═══ INFORMATION PROVIDED

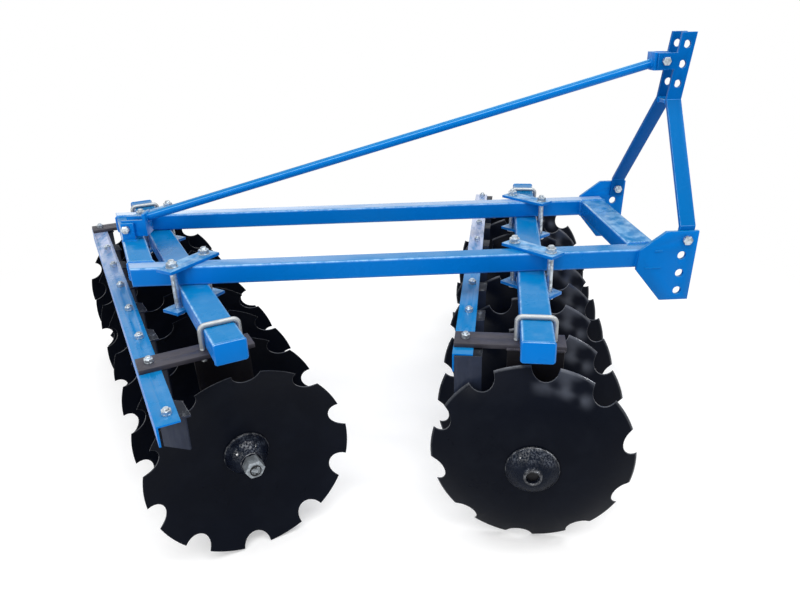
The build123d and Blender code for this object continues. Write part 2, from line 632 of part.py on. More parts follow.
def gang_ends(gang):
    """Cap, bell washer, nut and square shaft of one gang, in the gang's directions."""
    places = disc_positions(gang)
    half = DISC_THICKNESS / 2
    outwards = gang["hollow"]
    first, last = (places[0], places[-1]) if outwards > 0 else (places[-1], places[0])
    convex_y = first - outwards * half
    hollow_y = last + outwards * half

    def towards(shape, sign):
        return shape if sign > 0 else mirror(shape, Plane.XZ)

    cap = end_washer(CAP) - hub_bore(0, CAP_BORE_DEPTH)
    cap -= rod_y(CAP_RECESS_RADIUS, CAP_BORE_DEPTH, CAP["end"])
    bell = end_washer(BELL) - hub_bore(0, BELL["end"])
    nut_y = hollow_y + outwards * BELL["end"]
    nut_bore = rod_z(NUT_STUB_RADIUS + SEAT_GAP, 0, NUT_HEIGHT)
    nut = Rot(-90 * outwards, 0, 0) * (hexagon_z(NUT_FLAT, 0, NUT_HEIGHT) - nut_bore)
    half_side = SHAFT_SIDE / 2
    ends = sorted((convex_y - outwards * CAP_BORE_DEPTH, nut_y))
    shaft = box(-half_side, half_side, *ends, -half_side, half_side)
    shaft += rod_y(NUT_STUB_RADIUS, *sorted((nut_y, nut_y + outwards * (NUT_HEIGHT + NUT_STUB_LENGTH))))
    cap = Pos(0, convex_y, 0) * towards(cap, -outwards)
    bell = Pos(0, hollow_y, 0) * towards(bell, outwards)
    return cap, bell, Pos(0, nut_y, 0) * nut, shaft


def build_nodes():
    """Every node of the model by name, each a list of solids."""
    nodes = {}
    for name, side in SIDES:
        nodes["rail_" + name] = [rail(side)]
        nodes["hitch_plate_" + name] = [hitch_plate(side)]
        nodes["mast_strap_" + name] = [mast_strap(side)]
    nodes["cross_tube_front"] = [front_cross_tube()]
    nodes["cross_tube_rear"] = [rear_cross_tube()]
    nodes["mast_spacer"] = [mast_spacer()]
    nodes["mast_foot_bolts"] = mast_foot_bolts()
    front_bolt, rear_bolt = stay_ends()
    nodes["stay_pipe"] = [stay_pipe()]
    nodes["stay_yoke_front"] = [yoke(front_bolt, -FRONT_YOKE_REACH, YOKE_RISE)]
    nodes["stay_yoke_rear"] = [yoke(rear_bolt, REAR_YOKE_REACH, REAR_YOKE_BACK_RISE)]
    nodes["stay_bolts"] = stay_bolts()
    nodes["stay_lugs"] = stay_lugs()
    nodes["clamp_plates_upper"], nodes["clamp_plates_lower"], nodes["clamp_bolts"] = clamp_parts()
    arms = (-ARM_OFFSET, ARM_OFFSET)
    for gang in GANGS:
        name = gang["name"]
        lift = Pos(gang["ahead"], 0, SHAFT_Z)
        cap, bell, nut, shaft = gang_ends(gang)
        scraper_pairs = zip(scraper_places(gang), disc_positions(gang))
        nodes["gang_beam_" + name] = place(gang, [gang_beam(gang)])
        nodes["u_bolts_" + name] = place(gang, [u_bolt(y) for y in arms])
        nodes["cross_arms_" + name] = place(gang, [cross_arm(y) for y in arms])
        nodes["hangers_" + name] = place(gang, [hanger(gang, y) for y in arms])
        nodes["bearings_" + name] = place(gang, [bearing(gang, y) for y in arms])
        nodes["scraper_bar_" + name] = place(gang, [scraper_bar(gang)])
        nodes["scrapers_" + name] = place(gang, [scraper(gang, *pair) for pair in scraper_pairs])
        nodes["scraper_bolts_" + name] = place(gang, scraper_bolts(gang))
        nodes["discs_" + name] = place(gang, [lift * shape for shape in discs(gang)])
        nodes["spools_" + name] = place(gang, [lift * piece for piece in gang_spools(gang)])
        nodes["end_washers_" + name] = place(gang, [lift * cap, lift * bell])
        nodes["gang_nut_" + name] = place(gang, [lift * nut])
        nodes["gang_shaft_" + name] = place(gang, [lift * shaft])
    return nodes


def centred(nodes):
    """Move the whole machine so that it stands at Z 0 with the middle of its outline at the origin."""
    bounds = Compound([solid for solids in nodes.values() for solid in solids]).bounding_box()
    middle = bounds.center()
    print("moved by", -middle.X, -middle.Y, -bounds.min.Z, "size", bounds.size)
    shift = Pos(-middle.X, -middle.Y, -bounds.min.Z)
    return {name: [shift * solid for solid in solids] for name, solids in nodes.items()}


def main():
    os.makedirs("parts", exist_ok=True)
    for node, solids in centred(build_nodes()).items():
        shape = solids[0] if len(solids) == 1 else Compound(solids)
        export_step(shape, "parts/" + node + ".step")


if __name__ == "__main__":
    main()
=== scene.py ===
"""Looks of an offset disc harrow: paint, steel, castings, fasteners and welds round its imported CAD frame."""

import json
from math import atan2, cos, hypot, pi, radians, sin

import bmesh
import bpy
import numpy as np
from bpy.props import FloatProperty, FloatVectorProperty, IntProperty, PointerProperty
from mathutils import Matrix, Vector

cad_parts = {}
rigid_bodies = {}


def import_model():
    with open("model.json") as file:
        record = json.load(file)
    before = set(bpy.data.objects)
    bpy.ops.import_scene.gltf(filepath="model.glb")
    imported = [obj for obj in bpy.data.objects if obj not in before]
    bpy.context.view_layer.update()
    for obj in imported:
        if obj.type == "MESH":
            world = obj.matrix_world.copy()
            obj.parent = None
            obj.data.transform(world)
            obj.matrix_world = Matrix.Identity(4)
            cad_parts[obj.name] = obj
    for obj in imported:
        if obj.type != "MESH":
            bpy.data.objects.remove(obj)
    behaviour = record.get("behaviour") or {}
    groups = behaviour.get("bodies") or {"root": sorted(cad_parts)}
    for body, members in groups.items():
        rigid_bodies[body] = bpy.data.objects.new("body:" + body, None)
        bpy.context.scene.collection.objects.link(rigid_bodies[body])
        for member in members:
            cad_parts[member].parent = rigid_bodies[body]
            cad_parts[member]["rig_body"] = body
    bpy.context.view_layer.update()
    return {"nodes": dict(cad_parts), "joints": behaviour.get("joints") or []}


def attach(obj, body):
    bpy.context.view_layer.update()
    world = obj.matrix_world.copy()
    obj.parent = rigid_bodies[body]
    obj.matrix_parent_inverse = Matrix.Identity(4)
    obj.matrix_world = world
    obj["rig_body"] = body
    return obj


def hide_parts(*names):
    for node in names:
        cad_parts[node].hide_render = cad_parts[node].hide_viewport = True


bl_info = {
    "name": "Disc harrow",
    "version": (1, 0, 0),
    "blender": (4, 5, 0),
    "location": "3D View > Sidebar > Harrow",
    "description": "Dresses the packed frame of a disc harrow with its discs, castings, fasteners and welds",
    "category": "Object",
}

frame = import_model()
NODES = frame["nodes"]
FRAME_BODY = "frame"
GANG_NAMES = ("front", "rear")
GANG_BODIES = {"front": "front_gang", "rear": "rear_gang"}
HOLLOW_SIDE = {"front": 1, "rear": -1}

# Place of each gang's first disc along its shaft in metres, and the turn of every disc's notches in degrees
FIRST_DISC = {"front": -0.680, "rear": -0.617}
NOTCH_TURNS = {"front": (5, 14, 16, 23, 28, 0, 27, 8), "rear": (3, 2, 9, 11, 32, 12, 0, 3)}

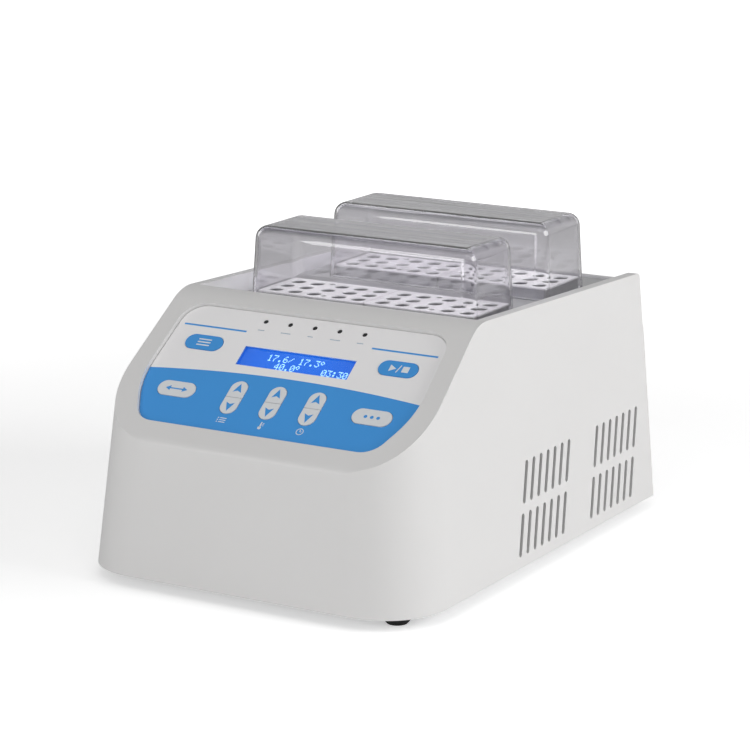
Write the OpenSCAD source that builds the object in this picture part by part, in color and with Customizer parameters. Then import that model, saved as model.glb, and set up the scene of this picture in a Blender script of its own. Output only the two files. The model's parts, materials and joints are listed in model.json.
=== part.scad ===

══════

TASK TO COMPLETE: The first line to be transcribed is the one containing "[shift * solid", and the last is the one containing "record = json.load(file)". Transcribe exactly those lines and nothing else.

WRITTEN ANSWER:
    return {name: [shift * solid for solid in solids] for name, solids in nodes.items()}


def main():
    os.makedirs("parts", exist_ok=True)
    for node, solids in centred(build_nodes()).items():
        shape = solids[0] if len(solids) == 1 else Compound(solids)
        export_step(shape, "parts/" + node + ".step")


if __name__ == "__main__":
    main()
=== scene.py ===
"""Looks of an offset disc harrow: paint, steel, castings, fasteners and welds round its imported CAD frame."""

import json
from math import atan2, cos, hypot, pi, radians, sin

import bmesh
import bpy
import numpy as np
from bpy.props import FloatProperty, FloatVectorProperty, IntProperty, PointerProperty
from mathutils import Matrix, Vector

cad_parts = {}
rigid_bodies = {}


def import_model():
    with open("model.json") as file:
        record = json.load(file)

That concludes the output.